25/11/2025
Ahh life with teens can be challenging and I’m often talking with parents about ‘picking your battles’ this is a helpful article that puts the spot light on some behaviours that as parents we can choose to let go of…
Unlike young children, teens question and challenge parents a lot. And they should. We want them to be independent decision-makers and learn to think for themselves.
But sometimes they resist any restrictions put on them and flat-out ignore rules and boundaries. There are a lot of reasons they may do this, such as:
-exerting independence
-trying to find their own sense of self
-frustration with something else in their life
-desire for control
-see how far they can push.
When you have a teen who is constantly pushing back, it can make it easy to fall into a pattern of constantly engaging in a battle of wills. But sometimes it’s better, both for your relationship and your own blood pressure, to just let it go. Some battles aren’t worth fighting.
Keep in mind that much of the turmoil of adolescence is temporary and will work itself out before adulthood (and sometimes ignoring rather than engaging makes them come around faster). Additionally, you want them to build resilience during these years.
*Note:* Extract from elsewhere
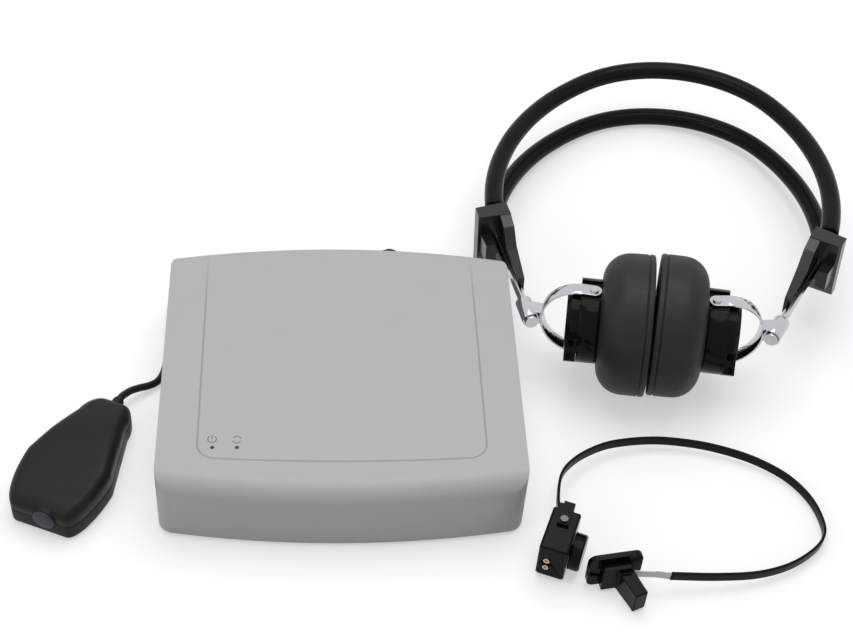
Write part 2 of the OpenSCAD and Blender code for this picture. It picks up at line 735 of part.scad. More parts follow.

Of course, as their parent, issues related to safety and overall wellbeing are non-negotiable, but here are ten fights parents of teens don’t need to have.
As parents, there are battles we need to fight, no matter what. House Rules and guidance on alcohol consumption, drug use, and safe s*x are constants.
But what about when your teen daughter shaves the side of her head? Or when your teen son has rolled his eyes a few too many times today? Sometimes, these are battles we don’t need to fight and buttons we don’t need to push. Plus, picking your battles with teens means they’ll have to fight some on their own and learn life skills that will benefit them in the long run.
Sometimes when we try to prove simply who is in charge, we end up in the weeds. We have to remind ourselves that in order to raise a productive, respectful adult, we have to give our kids respect and the opportunity to make decisions–and suffer consequences–on their own.
That means being flexible to understand their different perspective–no matter how ridiculous it sounds to you.
But it also means that we have to let our kids grow up a little and start making decisions for themselves, with some guidance and within certain bounds, of course. That means instead of constantly saying, “I know what’s best for you,” we have to start asking our kids, “What do you think is best for you?”
10 Battles to Stop Having with Your Teen
1. Their personal appearance
It’s normal for teens to want to experiment with new looks (especially if it will irritate their parents). These experiments may be “trying on” new concepts and redefining their own identity, or they might simply be trying to get a rise out of the grown-ups in their lives. Before you react, stop and think about why you don’t like their new look. Is it because it’s different from what you would do? Are you worried about what others will think and say? Or is there a good reason to object? Teens often make what many of us would call “interesting” choices, but some things simply aren’t worth arguing about.